33.It is well settled that detention orders are preventive in nature and not punitive. In order to clamp the order of detention there should be imminent possibility or likelihood of the detenue coming out on bail, otherwise, the Detaining Authority cannot have subjective satisfaction to pass the order. As per regular criminal law a person could be convicted only if the guilt is proved beyond reasonable doubt. So far as the detention orders are concerned, there is no such requirement of proving the guilt of the accused beyond reasonable doubt. However, in order to safeguard the personal liberty of the individual guaranteed under Article 19 and 21, there must be proper compliance of mandatory procedures while passing detention orders. Here in this case, reasonable opportunity was not provided to the detenu for approaching the proper authority on account of furnishing defective translated copy and there is delay in furnishing proper translated copy. Similarly, the alleged imminent possibility or likelihood of the detenu coming out on bail as stated in the order is only ipsi dixit and not sustainable.

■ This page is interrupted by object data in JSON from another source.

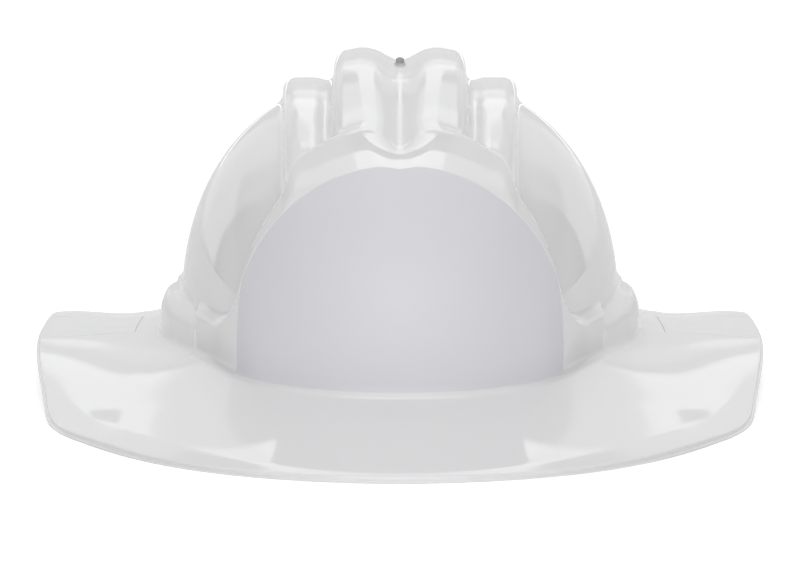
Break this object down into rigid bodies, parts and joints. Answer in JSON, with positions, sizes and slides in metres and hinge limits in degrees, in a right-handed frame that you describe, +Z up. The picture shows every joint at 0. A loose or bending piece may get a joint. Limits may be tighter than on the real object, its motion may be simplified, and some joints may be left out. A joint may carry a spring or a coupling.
{
  "type": "full brim hard hat",
  "caption": "Ribbed hard hat shell with a brim all round, webbing suspension, headband and a nape ratchet knob that tightens it.",
  "frame": {"origin": "under the middle of the brim, on the floor that the brim's front and rear edges rest on", "axes": "+X to the wearer's left, +Y to the rear of the hat, +Z up"},
  "size_m": [0.3404, 0.372, 0.1536],
  "materials": {
    "shell_plastic": "gloss",
    "plug_plastic": "matte",
    "suspension_plastic": "satin",
    "spring_plastic": "satin",
    "webbing": "woven",
    "padding": "knitted",
    "screw_steel": "brushed"
  },
  "bodies": {
    "hat": {"shell": "shell_plastic", "brim_insert_left": "shell_plastic", "brim_insert_right": "shell_plastic", "crown_plug": "plug_plastic", "front_left_suspension_key": "suspension_plastic", "front_right_suspension_key": "suspension_plastic", "rear_left_suspension_key": "suspension_plastic", "rear_right_suspension_key": "suspension_plastic", "upper_crown_strap": "webbing", "lower_crown_strap": "webbing", "crown_pad": "padding", "headband": "suspension_plastic", "sweatband": "padding", "nape_pad": "padding", "ratchet_housing": "suspension_plastic", "ratchet_cover": "suspension_plastic", "housing_screws": "screw_steel"},
    "knob": {"ratchet_knob": "suspension_plastic", "drive_pinion": "suspension_plastic", "detent_spring": "spring_plastic", "knob_screw": "screw_steel"},
    "left_strap": {"left_rack_strap": "suspension_plastic"},
    "right_strap": {"right_rack_strap": "suspension_plastic"}
  },
  "joints": [
    {"name": "knob_turn", "type": "hinge", "parent": "hat", "child": "knob", "pos_m": [0, 0.1, 0.026], "axis": [0, 1, 0], "range_deg": [-190, 190]},
    {"name": "left_strap_slide", "type": "hinge", "parent": "hat", "child": "left_strap", "pos_m": [0, 0.008, 0.026], "axis": [0, 0, 1], "range_deg": [-16.6, 16.6]},
    {"name": "right_strap_slide", "type": "hinge", "parent": "hat", "child": "right_strap", "pos_m": [0, 0.008, 0.026], "axis": [0, 0, 1], "range_deg": [-16.6, 16.6]}
  ],
  "couplings": [
    {"joint": "left_strap_slide", "follows": "knob_turn", "ratio": 0.08706},
    {"joint": "right_strap_slide", "follows": "knob_turn", "ratio": -0.08551}
  ]
}
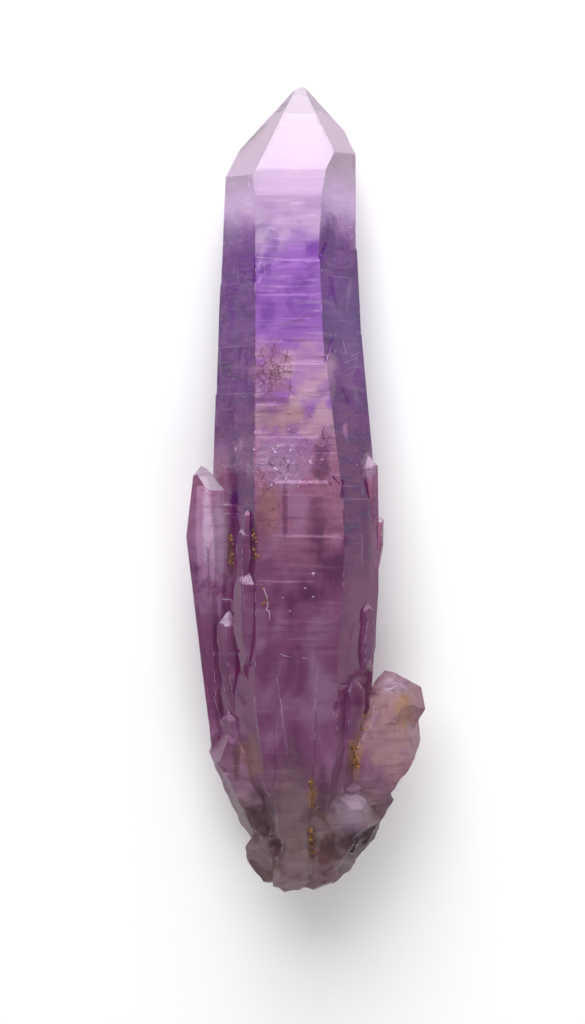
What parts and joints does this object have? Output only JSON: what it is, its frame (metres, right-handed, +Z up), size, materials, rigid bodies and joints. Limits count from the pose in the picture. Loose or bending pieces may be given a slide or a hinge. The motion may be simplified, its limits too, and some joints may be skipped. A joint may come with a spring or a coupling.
{
  "type": "amethyst crystal",
  "caption": "Long tapering amethyst crystal with a pale pointed tip, a violet band, smaller crystals grown along its flanks and a rough broken root.",
  "frame": {"origin": "middle of the base of the crystal's box, on the surface that it lies on", "axes": "+Y runs along the crystal to its tip, +Z is up from the back prism face that it lies on, +X is to the right of someone who looks down on it with the tip pointing away"},
  "size_m": [0.0476, 0.161, 0.029],
  "materials": {
    "amethyst": "glossy crystal faces, clear to milky, with a duller stained root"
  },
  "bodies": {
    "root": {"amethyst_crystal": "amethyst"}
  },
  "joints": []
}
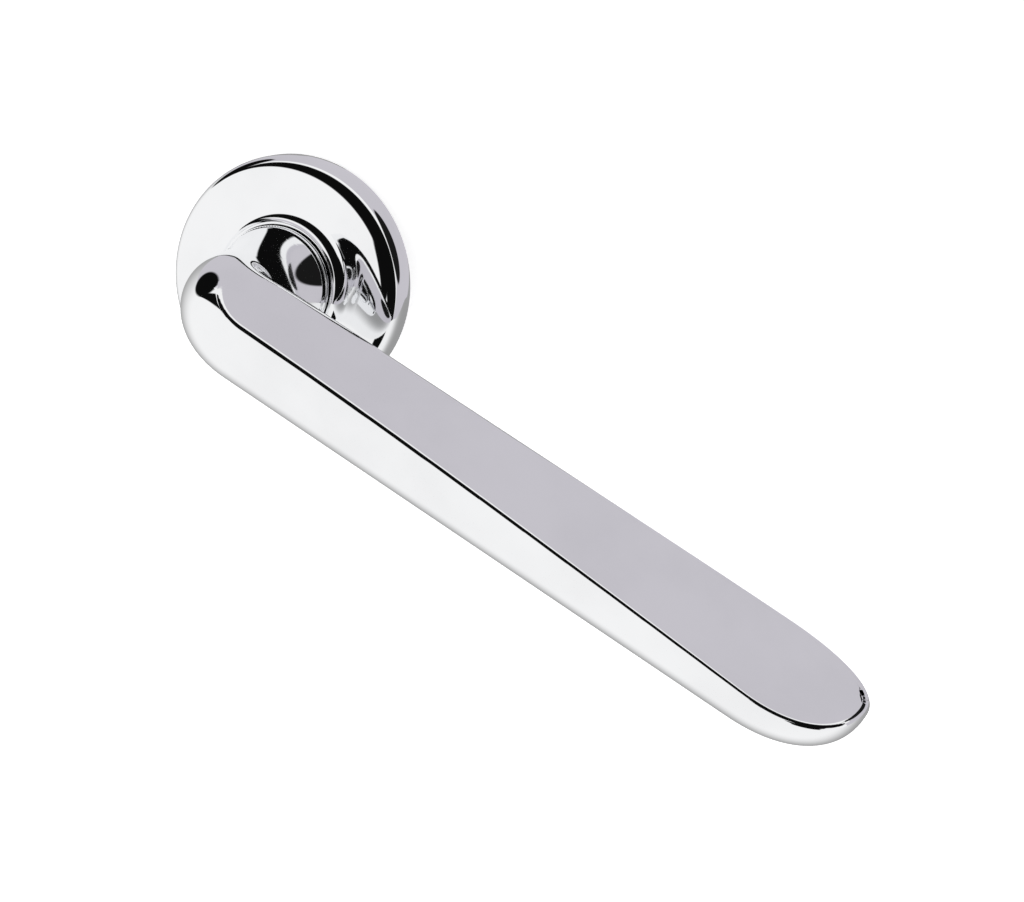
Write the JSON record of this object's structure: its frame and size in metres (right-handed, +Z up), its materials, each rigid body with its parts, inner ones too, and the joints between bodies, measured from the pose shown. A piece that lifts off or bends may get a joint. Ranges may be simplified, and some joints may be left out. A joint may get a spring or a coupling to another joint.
{
  "type": "door lever handle",
  "caption": "Polished chrome door lever on a round domed rose, with a return spring, bearing bushes and a square spindle behind it.",
  "frame": {"origin": "spindle axis in the door face, at the back of the base plate", "axes": "+X along the grip towards its tip, -Y out of the door towards the hand, +Z up"},
  "size_m": [0.165, 0.085, 0.05],
  "materials": {
    "polished_chrome": "mirror-polished chrome plate on a zinc casting",
    "black_steel": "black oxide",
    "zinc_plated_steel": "bright zinc plate",
    "spring_steel": "oiled spring steel",
    "zinc_casting": "raw die casting",
    "nylon": "natural nylon"
  },
  "bodies": {
    "rose_base": {"base_plate": "zinc_casting", "upper_post": "zinc_plated_steel", "lower_post": "zinc_plated_steel", "front_bush": "nylon", "rest_stop_pin": "spring_steel", "end_stop_pin": "spring_steel", "spring_cup": "zinc_plated_steel", "cup_screw_1": "black_steel", "cup_screw_2": "black_steel", "cup_screw_3": "black_steel", "rear_bush": "nylon", "snap_ring": "spring_steel", "return_spring": "spring_steel", "wave_washer": "spring_steel"},
    "lever_body": {"lever": "polished_chrome", "grub_screw": "black_steel", "square_spindle": "zinc_plated_steel", "stop_plate": "zinc_plated_steel", "drive_cam": "zinc_casting", "retaining_ring": "black_steel"},
    "cover": {"rose_cover": "polished_chrome", "neck_ring": "nylon"}
  },
  "joints": [
    {"name": "lever_turn", "type": "hinge", "parent": "rose_base", "child": "lever_body", "pos_m": [0, 0, 0], "axis": [0, 1, 0], "range_deg": [0, 45], "stiffness_Nm_per_rad": 0.8, "springref_deg": -34.38, "deforming": ["return_spring"]},
    {"name": "cover_slide", "type": "slide", "parent": "rose_base", "child": "cover", "axis": [0, -1, 0], "range_m": [0, 0.012]}
  ]
}
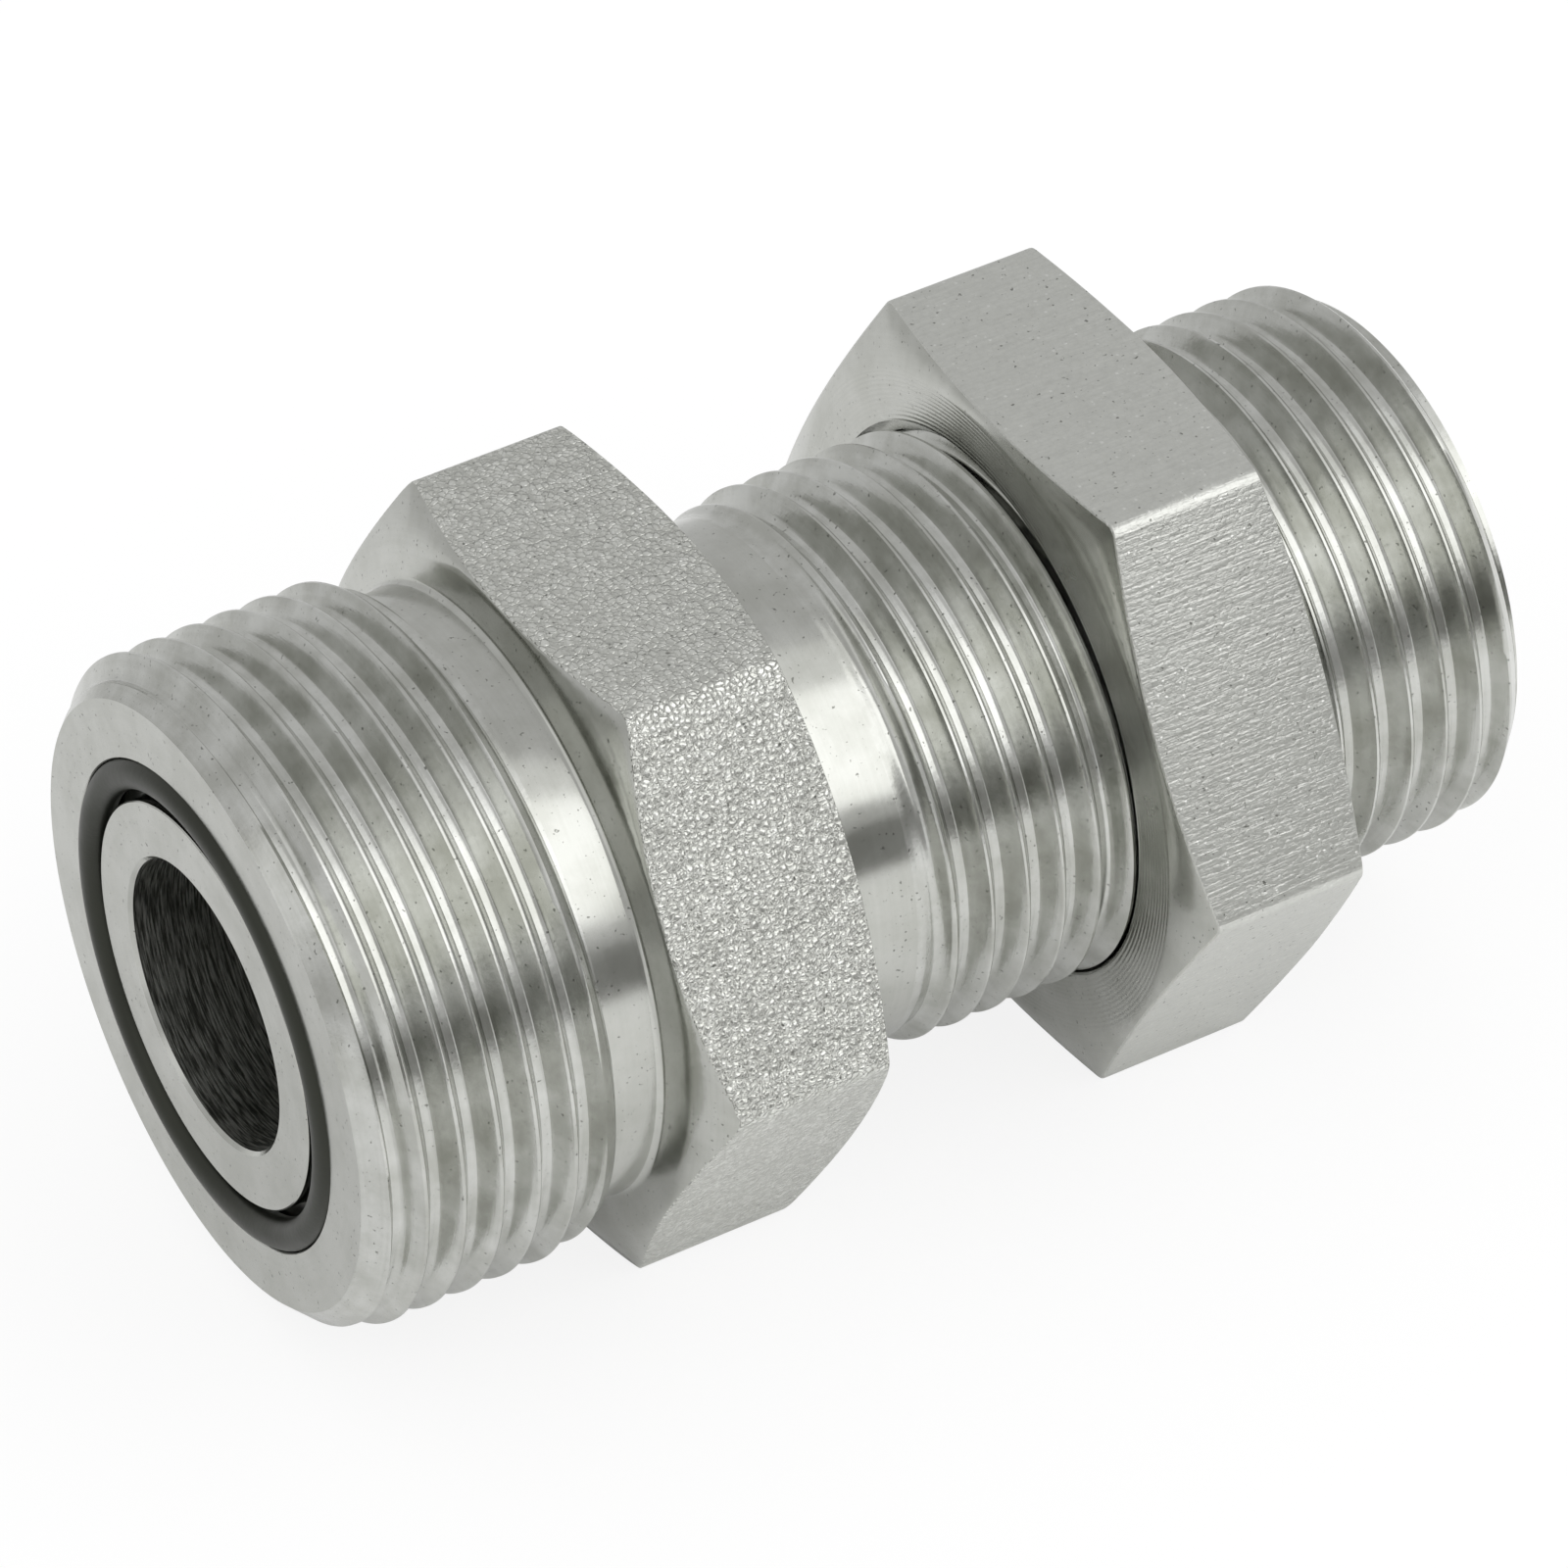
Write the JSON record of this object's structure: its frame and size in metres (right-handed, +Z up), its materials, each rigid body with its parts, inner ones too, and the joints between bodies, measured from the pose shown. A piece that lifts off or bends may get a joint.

34.As discussed earlier, there are various grounds available in favour of the detenu. Having considered the arguments advanced by both the learned counsel, we are of the view that the detention order passed by the second respondent has no legs to stand on account of violation of mandatory procedures, hence, the detention order is vitiated and the same is liable to be quashed.
35.In the result, this Habeas Corpus Petition is allowed and the impugned Detention Order passed by the second respondent, in his proceedings No.84/BDFGISSV/2013 dated 05.10.2013, is quashed. The detenu, Alaguraja, is ordered to be set at liberty forthwith, if he is not required for detention in connection with any other case.
nbj To
1.The Secretary to Government, Home, Prohibition and Excise Department, Fort St.George, Chennai 600 009.
2.The Commissioner of Police, Office of the Commissioner of Police, Madurai City, Madurai.
3.The Superintendent of Police, Madurai Central Prison, Madurai District.